Suppose a news magazine wants to publish an article about former president Gerald Ford.  The article will reveal fascinating, previously unknown details about Ford’s ascension to the presidency and his controversial decision to pardon Richard Nixon.  The article’s account is undeniably true, but Ford nevertheless objects.  A lawsuit is filed and a federal court rules the magazine’s publication illegal.

This sounds crazy.  Wouldn’t such a ruling be a clear violation of the magazine’s First Amendment rights of free speech and free press?  Ordinarily, yes.  But what I have described is in fact a well-known and not particularly controversial copyright case, in which the publisher of Ford’s memoirs successfully sued The Nation magazine for publishing an unauthorized sneak peek of his upcoming autobiography.  A ruling that would be inconceivable when viewed through a First Amendment lens becomes run-of-the-mill when copyright law is invoked.

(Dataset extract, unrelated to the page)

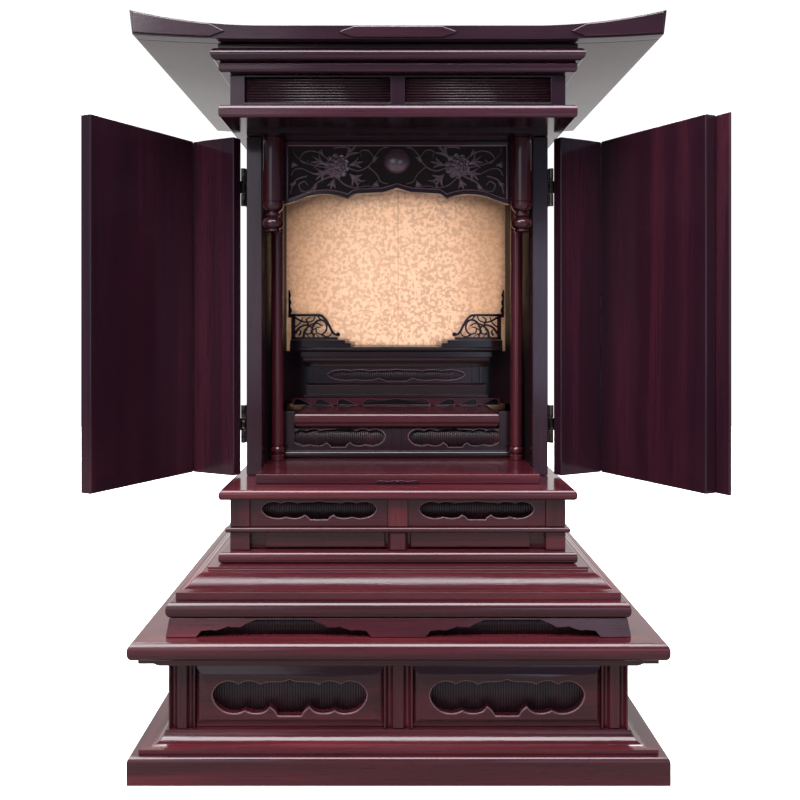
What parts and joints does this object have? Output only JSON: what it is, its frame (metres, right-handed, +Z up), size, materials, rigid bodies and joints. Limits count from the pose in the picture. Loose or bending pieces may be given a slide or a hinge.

How do courts in copyright cases avoid First Amendment restrictions?  How is it that they routinely issue “prior restraints” on speech – i.e., by enjoining publication of articles, movies, music, and other forms of expression?  The answer is that such rulings ultimately promote speech, rather than suppress it (or so the argument goes).  Copyright protection allows authors to market their expression, and profit from it.  Any imposition on a copyist’s speech is outweighed by the incentivizing benefit to the copyright owner, who also has something to say.

Indeed, the Ford case is the source of the Supreme Court’s famous statement that the Framers of the Constitution “intended copyright itself to be the engine of free expression.”  And the ruling was not terribly offensive to First Amendment values, given that the newsworthy information was to be released within a matter of weeks anyway – this time with Ford’s approval.  It was more a matter of speech delayed than speech denied.

Yet flaws in copyright law’s design create room for true censorship.  Unlike Ford, some authors bring copyright claims not because they want to release their expression to the public on their own terms, but because they want to keep their expression from the public altogether.  Although in theory copyright is supposed to encourage authors to market their expression – to share it with the public – in practice it bestows its protection without requiring any commitment to publish.  A diary sitting in a locked drawer has as much copyright protection as a best-selling novel.  This was not always the case; in the old days, authors had to publish their works in order to receive federal copyright rights.  But today copyright attaches instantly and automatically to even simple forms of expression.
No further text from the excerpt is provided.